Already today advanced sensors make it possible to monitor and communicate data on, for example, levels of humidity, ozone, ultrasounds etc. The information gathered by the sensors is transmitted to gateways and elaborated by data centres using machine learning algorithms with increasingly sophisticated models of data reading. This process, Veronese explained, is called AIoT, Artificial Intelligence applied to the Internet of Things, and it brings enormous benefits in terms of grid efficiency. With the introduction of 2.0 smart meters, customers’ awareness of their consumption and their client fidelity increase. “For years, utilities have educated the client to consume less,” explained Raftery. In the new scenario of energy produced in a more distributed way and consumed more efficiently, “the profits of the utilities will come from services.” This will improve the quality of life in our houses and our cities.

 

IoT improves the quality of life

The #EnelFocusOn format – in full Open Power philosophy – provided the ideal forum for examining the unresolved issues about the future of IoT. It offered the opportunity to question the speakers, in person and through social networks.
These issues included the cyber security risks for instruments connected in networks, the privacy implications with the growing availability of data, the possible social inequality of access to the new digital services, the need to align the increasingly rapid development of innovation with that of user- friendly services and interfaces. TV journalist George Buhnici, for example, shared his useful experience as the owner of Romania’s first certified “Passive House Premium.” The home, which is made entirely from wood, maximises energy efficiency through IoT systems and ensures temperature wellbeing, with no conventional heating plant. “Today I need 17 different apps to monitor my house, however I would like to simplify and use only one,” he explained. Essentially, IoT should improve the quality of life, not increase its complexity. And this is already happening, quicker than we might think, Deambrogio explained.

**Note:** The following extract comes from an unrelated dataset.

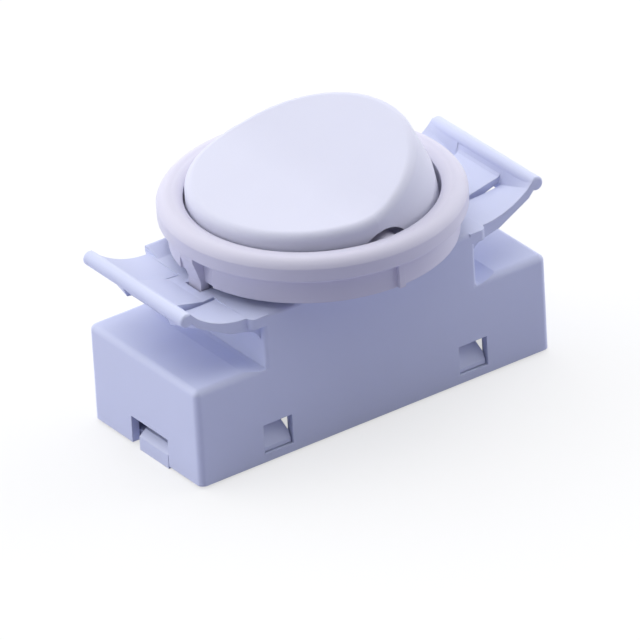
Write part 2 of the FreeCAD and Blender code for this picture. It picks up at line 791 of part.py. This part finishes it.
def neutral_strip():
    """Brass strip from the lamp's series resistor to its own terminal."""
    row_low = -terminal_row - strip_width / 2
    row_high = -terminal_row + strip_width / 2
    end = -(terminal_reach + strip_thickness)
    lead_x = -(lead_drop_reach - neutral_tab_margin)
    lead_y = -(bulb_row + neutral_tab_margin)
    plan = [(end, row_low), (lead_x - neutral_tab_length, row_low), (lead_x - neutral_tab_flat, lead_y),
            (lead_x, lead_y), (lead_x, lead_y + neutral_tab_slant), (lead_x - neutral_tab_slant, row_high),
            (end, row_high)]
    return bent_strip(plan, load_strip_top - strip_thickness, terminal_reach, -1, -terminal_row)


def fixed_contact():
    """Silver rivet in the load strip."""
    top = load_strip_top
    head = Part.makeCylinder(contact_radius, contact_head, V(-contact_reach, 0, top))
    head = rounded(head, contact_edge_round, lambda e: middle(e).z > top + contact_head - near)
    shank = Part.makeCylinder(contact_shank_radius, strip_thickness,
                              V(-contact_reach, 0, top - strip_thickness))
    return head.fuse(shank)


def clamp_leaf(side, row):
    """Spring leaf that holds a wire against a terminal plate."""
    wall_x = terminal_reach + chamber_depth
    t = leaf_thickness
    foot = floor_top
    top = chamber_height - leaf_top_gap
    bend = leaf_bend
    tip_x = terminal_reach + strip_thickness + leaf_tip_gap
    tip_z = foot + leaf_tip_rise
    fold_x = wall_x - leaf_fold_width
    points = [(wall_x - t, foot), (wall_x, foot), (wall_x, top - bend), (wall_x - bend, top),
              (fold_x + bend, top), (fold_x, top - bend), (tip_x, tip_z), (tip_x + t, tip_z - t),
              (fold_x + t, top - bend - t), (fold_x + bend + t / 2, top - t),
              (wall_x - bend - t / 2, top - t), (wall_x - t, top - bend - t / 2)]
    leaf = prism_xz(points, row - leaf_width / 2, row + leaf_width / 2)
    if side < 0:
        leaf = mirrored(leaf)
    return leaf


def hook(side_x, side_y):
    """Snap hook of the base that catches a window of the cover."""
    wall_y = tray_half_width
    top = rim_level + window_sill + window_height - hook_top_clearance
    nose_low = rim_level + window_sill + hook_nose_lift
    root = floor_top - hook_root
    outline = [(-hook_foot_half_width, root), (hook_foot_half_width, root), (hook_top_half_width, top),
               (-hook_top_half_width, top)]
    stem = prism_xz(outline, wall_y - hook_thickness, wall_y)
    nose_half = window_width / 2 - hook_side_clearance
    nose_root = wall_y - hook_nose_root
    nose_tip = wall_y + tray_clearance + hook_nose
    section = [V(-nose_half, nose_root, nose_low), V(-nose_half, nose_tip, nose_low),
               V(-nose_half, nose_tip, nose_low + hook_nose_face), V(-nose_half, nose_root, top)]
    nose = Part.Face(Part.makePolygon(section + section[:1])).extrude(V(2 * nose_half, 0, 0))
    taper = prism_xz(outline, 0, body_width)
    piece = stem.fuse(nose.common(taper))
    if side_y < 0:
        piece = piece.mirror(V(0, 0, 0), AXIS_Y)
    piece.translate(V(side_x * window_offset, 0, 0))
    return piece


def chamber(side, row):
    """Walls that hold a terminal plate and its spring leaf."""
    inner0 = terminal_reach
    inner1 = terminal_reach + chamber_depth
    height = chamber_height
    side_out = chamber_half_width + chamber_wall
    walls = box(inner0 - chamber_wall, inner1 + chamber_wall, row - side_out, row + side_out,
                floor_top - seam, height)
    hollow = box(inner0, inner1, row - chamber_half_width, row + chamber_half_width, floor_top - 2 * seam,
                 height + cut_past)
    walls = walls.cut(hollow)
    if side < 0:
        walls = mirrored(walls)
    return walls


def base_tray():
    """Lower moulding: floor, snap hooks, end tabs, pillars and terminal chambers."""
    tray = box(-tray_half_length, tray_half_length, -tray_half_width, tray_half_width, 0, floor_top)
    tray = rounded(tray, tray_corner_round, lambda e: is_along(e, AXIS_Z))
    for side_x in (-1, 1):
        for side_y in (-1, 1):
            tray = tray.fuse(hook(side_x, side_y))
        tab = end_tab()
        if side_x < 0:
            tab = mirrored(tab)
        tray = tray.fuse(tab)
        slot_x = side_x * window_offset + hook_top_half_width + floor_slot_step
        slot = box(slot_x, slot_x + floor_slot_length, -body_width, -floor_slot_inner, -cut_past,
                   floor_top + near)
        tray = tray.cut(slot)
    pillars = [(-contact_reach, load_strip_top - strip_thickness),
               (0, strip_level),
               (contact_reach, lever_pivot_height - lever_end_drop - lever_stop_clearance)]
    for x, height in pillars:
        tray = tray.fuse(box(x - pillar_half_length, x + pillar_half_length, -lever_width / 2,
                             lever_width / 2, floor_top - seam, height))
    for side, row in terminals.values():
        tray = tray.fuse(chamber(side, row))
        tray = tray.cut(Part.makeCylinder(wire_hole_radius, floor_top + 2 * cut_past,
                                          V(side * wire_hole_reach, row, -cut_past)))
    return tray


def end_tab():
    """Tab of the base that fills the notch in an end wall."""
    y0 = notch_shift - notch_width / 2 + tab_clearance
    y1 = notch_shift + notch_width / 2 - tab_side_gap
    x_in = tray_half_length - seam
    top = tab_height + tab_slope_rise
    side = [(x_in, 0), (half_length, 0), (half_length, tab_height), (half_length - tab_slope_reach, top),
            (x_in, top)]
    return prism_xz(side, y0, y1)


def neon_lamp():
    """Sealed glass bulb lying in its cradle."""
    half = bulb_length / 2
    tube = Part.makeCylinder(bulb_radius, bulb_length - bulb_radius, V(-half, bulb_row, bulb_level), AXIS_X)
    tube = rounded(tube, bulb_end_round, lambda e: middle(e).x < -half + near)
    dome = Part.makeSphere(bulb_radius, V(half - bulb_radius, bulb_row, bulb_level))
    return tube.fuse(dome)


def resistor():
    """Series resistor lying in its cradle."""
    half = resistor_length / 2
    row = -bulb_row
    core_radius = resistor_radius * resistor_core_share
    core = Part.makeCylinder(core_radius, resistor_length, V(-half, row, resistor_level), AXIS_X)
    parts = []
    for x in (-half, half - resistor_cap_length):
        cap = Part.makeCylinder(resistor_radius, resistor_cap_length, V(x, row, resistor_level), AXIS_X)
        parts.append(rounded(cap, resistor_edge_round, lambda e: isinstance(e.Curve, Part.Circle)))
    return core.fuse(parts)


def wire(points, radius):
    """Round wire along straight runs joined by tangent arcs."""
    path = []
    start = points[0]
    for index in range(1, len(points) - 1):
        corner = points[index]
        back = (points[index - 1] - corner).normalize()
        ahead = (points[index + 1] - corner).normalize()
        half_turn = (math.pi - back.getAngle(ahead)) / 2
        reach = lead_bend_radius * math.tan(half_turn)
        first = corner + back * reach
        last = corner + ahead * reach
        inward = (back + ahead).normalize()
        centre_distance = lead_bend_radius / math.cos(half_turn)
        mid = corner + inward * (centre_distance - lead_bend_radius)
        path.append(Part.makeLine(start, first))
        path.append(Part.Arc(first, mid, last).toShape())
        start = last
    path.append(Part.makeLine(start, points[-1]))
    direction = (points[1] - points[0]).normalize()
    section = Part.Wire([Part.makeCircle(radius, points[0], direction)])
    return Part.Wire(path).makePipeShell([section], True, False)


def lamp_leads():
    """The lamp's three wires: to the load strip, to the resistor, to the neutral strip."""
    half = bulb_length / 2
    half_resistor = resistor_length / 2
    down = load_strip_top
    link_x = lead_drop_reach - link_setback
    load = wire([V(-half, bulb_row, bulb_level), V(-lead_drop_reach, bulb_row, bulb_level),
                 V(-lead_drop_reach, bulb_row, down)], lead_radius)
    link = wire([V(half, bulb_row, bulb_level), V(link_x, bulb_row, bulb_level),
                 V(link_x, bulb_row - link_slant, resistor_level), V(link_x, -bulb_row, resistor_level),
                 V(half_resistor, -bulb_row, resistor_level)], lead_radius)
    neutral = wire([V(-half_resistor, -bulb_row, resistor_level),
                    V(-lead_drop_reach, -bulb_row, resistor_level), V(-lead_drop_reach, -bulb_row, down)],
                   lead_radius)
    return load, link, neutral


def build():
    """Build and write every node."""
    os.makedirs("parts", exist_ok=True)
    save("housing_cover", housing_cover())
    save("base_tray", base_tray())
    save("bezel_ring", bezel_ring())
    save("rocker_cap", rocker_cap())
    save("plunger", plunger())
    save("plunger_spring", plunger_spring())
    save("contact_lever", contact_lever())
    save("moving_contact", moving_contact())
    save("common_strip", common_strip())
    save("load_strip", load_strip())
    save("neutral_strip", neutral_strip())
    save("fixed_contact", fixed_contact())
    for name, (side, row) in terminals.items():
        save(name + "_clamp_leaf", clamp_leaf(side, row))
    save("neon_lamp", neon_lamp())
    save("lamp_resistor", resistor())
    load, link, neutral = lamp_leads()
    save("lamp_lead_load", load)
    save("lamp_lead_link", link)
    save("lamp_lead_neutral", neutral)


build()
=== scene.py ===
import math

import bpy
from mathutils import Matrix, Vector


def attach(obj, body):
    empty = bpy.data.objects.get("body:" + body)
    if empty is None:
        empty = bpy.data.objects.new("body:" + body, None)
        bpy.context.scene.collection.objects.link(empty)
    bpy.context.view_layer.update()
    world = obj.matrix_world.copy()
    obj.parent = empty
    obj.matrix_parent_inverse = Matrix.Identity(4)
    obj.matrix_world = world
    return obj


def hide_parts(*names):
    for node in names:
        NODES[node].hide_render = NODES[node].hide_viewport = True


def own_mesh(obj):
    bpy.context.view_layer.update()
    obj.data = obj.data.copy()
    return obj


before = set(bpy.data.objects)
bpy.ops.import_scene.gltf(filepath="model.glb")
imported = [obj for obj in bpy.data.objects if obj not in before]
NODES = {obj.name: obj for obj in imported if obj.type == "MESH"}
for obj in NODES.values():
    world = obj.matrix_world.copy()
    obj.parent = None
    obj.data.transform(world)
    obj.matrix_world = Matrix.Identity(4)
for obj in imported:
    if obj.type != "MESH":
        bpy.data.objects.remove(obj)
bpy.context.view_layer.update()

MM = 0.001

# Camera, read from the photo's perspective: angles in degrees, lens and sensor in millimetres
CAMERA_PLACE = Vector((-585.06, -868.71, 598.06)) * MM
CAMERA_LENS = 604.9
CAMERA_SENSOR_WIDTH = 36
CAMERA_AZIMUTH = -33.962
CAMERA_ELEVATION = 29.383
CAMERA_ROLL = -3.352
CAMERA_NEAREST = 0.01
CAMERA_FARTHEST = 20

# Plastics: material, colour, roughness, share of light that enters, slot and nodes
PLASTICS = (
    ("housing_white", (0.66, 0.695, 0.885), 0.42, 0.10, "housing_plastic", ("housing_cover", "base_tray")),
    ("bezel_white", (0.675, 0.655, 0.77), 0.38, 0.10, "bezel_plastic", ("bezel_ring",)),
    ("rocker_white", (0.675, 0.68, 0.80), 0.36, 0.25, "rocker_plastic", ("rocker_cap",)),
    ("plunger_cream", (0.70, 0.68, 0.62), 0.45, 0.0, "plunger_plastic", ("plunger",)),
    ("resistor_tan", (0.55, 0.40, 0.22), 0.35, 0.0, "resistor_body", ("lamp_resistor",)),
)
PLASTIC_IOR = 1.49
PLASTIC_SPECULAR = 0.4
PLASTIC_LIGHT_RADIUS = (1.0, 0.95, 0.9)
PLASTIC_LIGHT_DEPTH = 0.6 * MM
PLASTIC_ROUGHNESS_SPREAD = 0.05
PLASTIC_BUMP = 0.05

# Slow drift of a plastic's colour, and its fine grain
DRIFT_SCALE = 90
DRIFT_DETAIL = 2
DRIFT_DARKEST = 0.975
DRIFT_LIGHTEST = 1.02
GRAIN_SCALE = 6000
GRAIN_DETAIL = 3

# Edges of the mouldings look slightly rounded
EDGE_RADIUS = 0.13 * MM
EDGE_SAMPLES = 4

# Metals: material, colour, roughness, streak scale, slot and nodes
METALS = (
    ("strip_brass", (0.78, 0.57, 0.25), 0.30, 900, "brass",
     ("contact_lever", "common_strip", "load_strip", "neutral_strip")),
    ("contact_silver", (0.84, 0.83, 0.80), 0.25, 1500, "contact_metal", ("moving_contact", "fixed_contact")),
    ("spring_steel", (0.55, 0.55, 0.56), 0.28, 1200, "spring_steel",
     ("plunger_spring", "common_clamp_leaf", "load_clamp_leaf", "neutral_clamp_leaf")),
    ("tinned_wire", (0.70, 0.70, 0.71), 0.35, 1500, "lead_wire",
     ("lamp_lead_load", "lamp_lead_link", "lamp_lead_neutral")),
)
STREAK_DETAIL = 4
METAL_SMOOTHER = 0.08
METAL_ROUGHER = 0.12
METAL_BUMP = 0.1

# Lamp glass: a faint warm tint and nearly smooth
GLASS_TINT = (0.98, 0.90, 0.84)
GLASS_CLEARNESS = 0.9
GLASS_IOR = 1.47
GLASS_NOISE_SCALE = 2500
GLASS_NOISE_DETAIL = 2
GLASS_SMOOTHEST = 0.03
GLASS_ROUGHEST = 0.08

# Height of the fine bumps in plastic and metal
BUMP_HEIGHT = 0.01 * MM

# Floor: its own colour lights the object, and the camera sees it white with a faint shadow
FLOOR_SIZE = 6
FLOOR_COLOUR = (0.45, 0.46, 0.62)
FLOOR_ROUGHNESS = 0.9
FLOOR_SPECULAR = 0.1
SHOWN_FLOOR_COLOUR = (0.9, 0.9, 0.9)
SHADOW_SHARE = 0.35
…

The increasing speed of innovation forces companies to rethink their organisation. Veronese believes that it is necessary to use the example of data-driven companies like Amazon and Netflix, to create a progressively more agile structure, with teams dedicated to solving one technological problem at a time, without getting sidetracked by futuristic scenarios and predictions that are often overtaken by reality. “And we should remember that failures in innovation are useful, that mistakes are not a problem,” added Raftery.
There are people already planning fully electric airplanes. “After all, I just landed in Bucharest on automatic pilot,” noted Veronese. “In the future, there will only be two members of a flight team, a pilot and a dog: the first to reassure the passengers, the second to make sure no one touches anything,” joked Raftery.

The future is now: it’s connected, electric and increasingly autonomous.